The last formula in 18.3.1 makes it possible to express the quotient $$\tfrac{w}{z}$$ of two complex numbers $$w$$ and $$z=x+i\cdot y$$:

$$\frac{w}{z}=\tfrac{1}{z\cdot\bar z}\cdot w\cdot\bar z=\tfrac{1}{x^2+y^2}\cdot w\cdot\bar z.$$

Note that

\begin{aligned} \overline {z+ w}&=\bar z+\bar w, & \overline {z- w}&=\bar z-\bar w, & \overline {z\cdot w}&=\bar z\cdot\bar w, & \overline {z/w}&=\bar z/\bar w.\end{aligned}

That is, the complex conjugation respects all the arithmetic operations.

The value

\begin{aligned} |z|&:=\sqrt{x^2+y^2}=\sqrt{(x+i\cdot y)\cdot(x-i\cdot y)} = \sqrt{z\cdot\bar z}\end{aligned}

is called the absolute value of $$z$$. If $$|z|=1$$, then $$z$$ is called a unit complex number.

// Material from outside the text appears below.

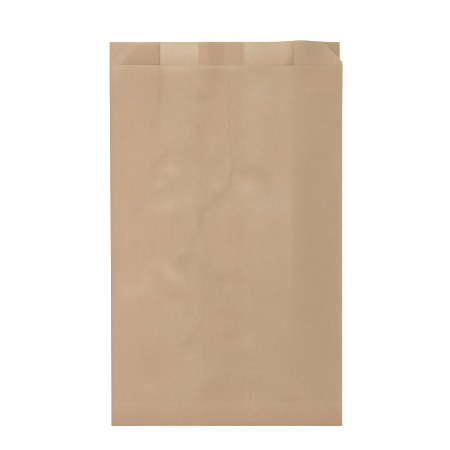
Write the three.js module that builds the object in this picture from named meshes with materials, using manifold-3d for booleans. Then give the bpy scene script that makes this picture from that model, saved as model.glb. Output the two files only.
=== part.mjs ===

Exercise $$\PageIndex{1}$$

Show that $$|v\cdot w|=|v|\cdot |w|$$ for any $$v,w\in\mathbb{C}$$.

Hint

Use that $$|z|^2 = z \cdot \bar{z}$$ for $$z = v, w$$, and $$v \cdot w$$.

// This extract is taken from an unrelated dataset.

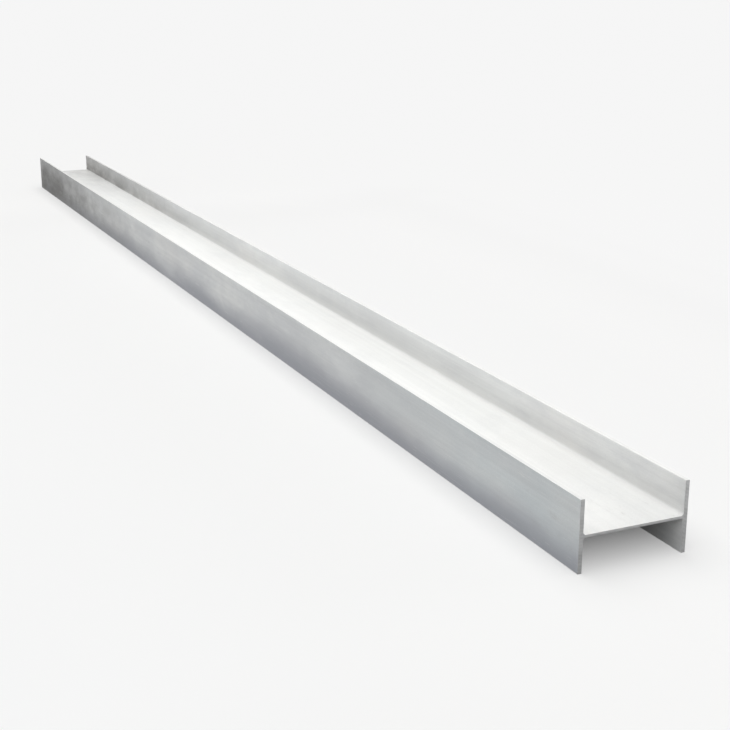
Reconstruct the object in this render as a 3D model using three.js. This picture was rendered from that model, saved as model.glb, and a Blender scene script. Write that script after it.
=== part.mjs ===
// Rolled steel H-beam, lying on the four toes of its flanges with its web level.
// Millimetres, +Z up, beam along Y, origin on the floor under the middle of the beam.
import * as THREE from "three";

// Driving dimensions of the rolled section (300 mm flanges, 488 mm deep, nominal 500 x 300).
const DEPTH = 488;
const FLANGE_WIDTH = 300;
const WEB_THICKNESS = 11;
const FLANGE_THICKNESS = 18;
const ROOT_RADIUS = 13;
const TOE_RADIUS = 2;
const BEAM_LENGTH = 10000;

// How finely the rounded parts of the outline are cut.
const ROOT_STEPS = 10;
const TOE_STEPS = 4;

// What follows from the driving dimensions.
const HALF_DEPTH = DEPTH / 2;
const HALF_WIDTH = FLANGE_WIDTH / 2;
const HALF_WEB = WEB_THICKNESS / 2;
const INNER_FACE = HALF_DEPTH - FLANGE_THICKNESS;

/**
 * Points of a quarter circle, both ends included.
 * @param {number} cx centre, across the beam
 * @param {number} cz centre, up
 * @param {number} radius radius of the arc
 * @param {number} from angle the arc starts at, in degrees
 * @param {number} turn angle the arc turns through, in degrees, negative when clockwise
 * @param {number} steps straight pieces the arc is cut into
 * @returns {THREE.Vector2[]} the points in order
 */
function arcPoints(cx, cz, radius, from, turn, steps) {
  const points = [];
  for (let i = 0; i <= steps; i += 1) {
    const angle = THREE.MathUtils.degToRad(from + (turn * i) / steps);
    points.push(new THREE.Vector2(cx + radius * Math.cos(angle), cz + radius * Math.sin(angle)));
  }
  return points;
}

/**
 * Upper right quarter of the section, from the web's middle to the flange's outer face.
 * @returns {THREE.Vector2[]} the points, counter-clockwise as seen from the near end, last to first
 */
function quarterOutline() {
  const root = arcPoints(
    INNER_FACE - ROOT_RADIUS,
    HALF_WEB + ROOT_RADIUS,
    ROOT_RADIUS,
    -90,
    90,
    ROOT_STEPS,
  );
  const innerToe = arcPoints(
    INNER_FACE + TOE_RADIUS,
    HALF_WIDTH - TOE_RADIUS,
    TOE_RADIUS,
    180,
    -90,
    TOE_STEPS,
  );
  const outerToe = arcPoints(
    HALF_DEPTH - TOE_RADIUS,
    HALF_WIDTH - TOE_RADIUS,
    TOE_RADIUS,
    90,
    -90,
    TOE_STEPS,
  );
  return [...root, ...innerToe, ...outerToe];
}

/**
 * Whole H outline: the quarter mirrored across both middle planes of the section.
 * @returns {THREE.Shape} closed outline, wound counter-clockwise
 */
function sectionShape() {
  const upperRight = quarterOutline();
  const mirrored = (sx, sz) => upperRight.map((p) => new THREE.Vector2(sx * p.x, sz * p.y));
  const outline = [
    ...mirrored(1, 1).reverse(),
    ...mirrored(-1, 1),
    ...mirrored(-1, -1).reverse(),
    ...mirrored(1, -1),
  ];
  return new THREE.Shape(outline);
}

/**
 * The beam's solid: the section carried along the length, with square-cut ends.
 * @returns {THREE.BufferGeometry} closed body standing on the floor
 */
function beamGeometry() {
  const geometry = new THREE.ExtrudeGeometry(sectionShape(), {
    depth: BEAM_LENGTH,
    steps: 1,
    bevelEnabled: false,
  });
  geometry.rotateX(Math.PI / 2);
  geometry.translate(0, BEAM_LENGTH / 2, HALF_WIDTH);
  return geometry;
}

const steel = new THREE.MeshStandardMaterial({
  name: "steel",
  color: new THREE.Color(0.56, 0.57, 0.58),
  metalness: 0.85,
  roughness: 0.45,
});

const beam = new THREE.Mesh(beamGeometry(), steel);
beam.name = "h_beam";

const part = new THREE.Group();
part.name = "steel_h_beam";
part.add(beam);

export default part;
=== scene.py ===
"""A rolled steel H-beam lying on the toes of its flanges, on a pale studio floor.

The beam is one piece of stock: two flanges and a web, rolled together and sawn square at both ends.
Everything is in metres, with the beam along Y, its near end at the negative side, and +Z up.
"""

import logging
import math
from collections.abc import Callable
from dataclasses import dataclass
from enum import Enum

import bmesh
import bpy
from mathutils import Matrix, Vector

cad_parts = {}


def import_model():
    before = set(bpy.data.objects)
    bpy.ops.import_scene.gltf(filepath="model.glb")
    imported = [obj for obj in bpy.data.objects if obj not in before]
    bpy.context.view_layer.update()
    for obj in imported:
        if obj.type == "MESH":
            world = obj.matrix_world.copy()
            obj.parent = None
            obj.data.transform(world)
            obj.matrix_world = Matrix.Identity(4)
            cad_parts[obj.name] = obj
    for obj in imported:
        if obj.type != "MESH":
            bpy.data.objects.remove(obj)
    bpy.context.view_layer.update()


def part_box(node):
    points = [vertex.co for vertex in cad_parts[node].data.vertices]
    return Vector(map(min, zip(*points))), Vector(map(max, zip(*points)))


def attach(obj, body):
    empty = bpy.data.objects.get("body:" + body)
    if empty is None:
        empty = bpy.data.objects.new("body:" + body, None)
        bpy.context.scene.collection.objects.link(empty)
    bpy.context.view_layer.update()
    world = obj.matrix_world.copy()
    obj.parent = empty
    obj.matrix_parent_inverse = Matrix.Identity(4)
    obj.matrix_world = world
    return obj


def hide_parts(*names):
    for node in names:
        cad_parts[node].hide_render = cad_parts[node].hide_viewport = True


LOG = logging.getLogger("h_beam")

BEAM_NODE = "h_beam"
BEAM_BODY = "root"

# Lengths that differ by less than this are the same.
NEAR_ENOUGH = 1e-4

Color = tuple[float, float, float]
Triple = tuple[float, float, float]
Socket = bpy.types.NodeSocket


class Surface(Enum):
    """The two kinds of surface on the beam, valued by their place among its materials."""

    ROLLED = 0
    SAWN = 1


class Element(Enum):
    """What edit mode selects."""

    EDGE = "EDGE"
    FACE = "FACE"


class Op(Enum):
    """Steps of arithmetic between sockets."""

    ADD = "ADD"
    SUBTRACT = "SUBTRACT"
    MULTIPLY = "MULTIPLY"
    DIVIDE = "DIVIDE"
    POWER = "POWER"
    SQRT = "SQRT"
    ABSOLUTE = "ABSOLUTE"
    MINIMUM = "MINIMUM"
    MAXIMUM = "MAXIMUM"
    SINE = "SINE"
    ARCTANGENT = "ARCTANGENT"


class Blend(Enum):
    """Ways in which one colour is laid over another."""

    MIX = "MIX"
    MULTIPLY = "MULTIPLY"


class Role(Enum):
    """What a softbox is there for."""

    LIGHT = "lights surfaces, and metal doesn't mirror it"
    MIRROR = "is mirrored in metal, and lights nothing else"
    BOTH = "lights surfaces, and metal mirrors it"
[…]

Suppose that $$Z$$ and $$W$$ are points with complex coordinates $$z$$ and $$w$$. Note that

$ZW=|z-w|.$

The triangle inequality for the points with complex coordinates $$0$$, $$v$$, and $$v+w$$ implies that

$$|v+w|\le |v|+|w|$$

for any $$v,w\in\mathbb{C}$$; this inequality is also called triangle inequality.

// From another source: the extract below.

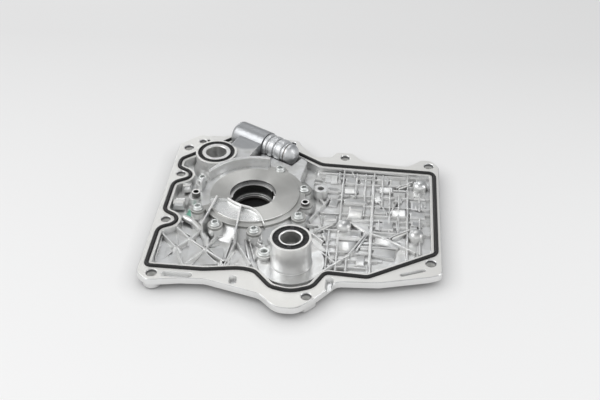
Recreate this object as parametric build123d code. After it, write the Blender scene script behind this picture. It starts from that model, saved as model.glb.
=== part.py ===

Exercise $$\PageIndex{2}$$

Use the identity

$$u\cdot (v-w)+v\cdot (w-u)+w\cdot(u-v)=0$$

for $$u,v,w\in\mathbb{C}$$ and the triangle inequality to prove Ptolemy’s inequality (Theorem 6.4.1).

Hint

Given a quadrangle $$ABCD$$, we can choose the complex coordinates so that $$A$$ has complex coordinate 0. Rewrite the terms in the Ptolemy’s inequality in terms of the complex coordinates $$u, v$$, and $$w$$ of $$B, C$$, and $$D$$; apply the identity and the triangle inequality.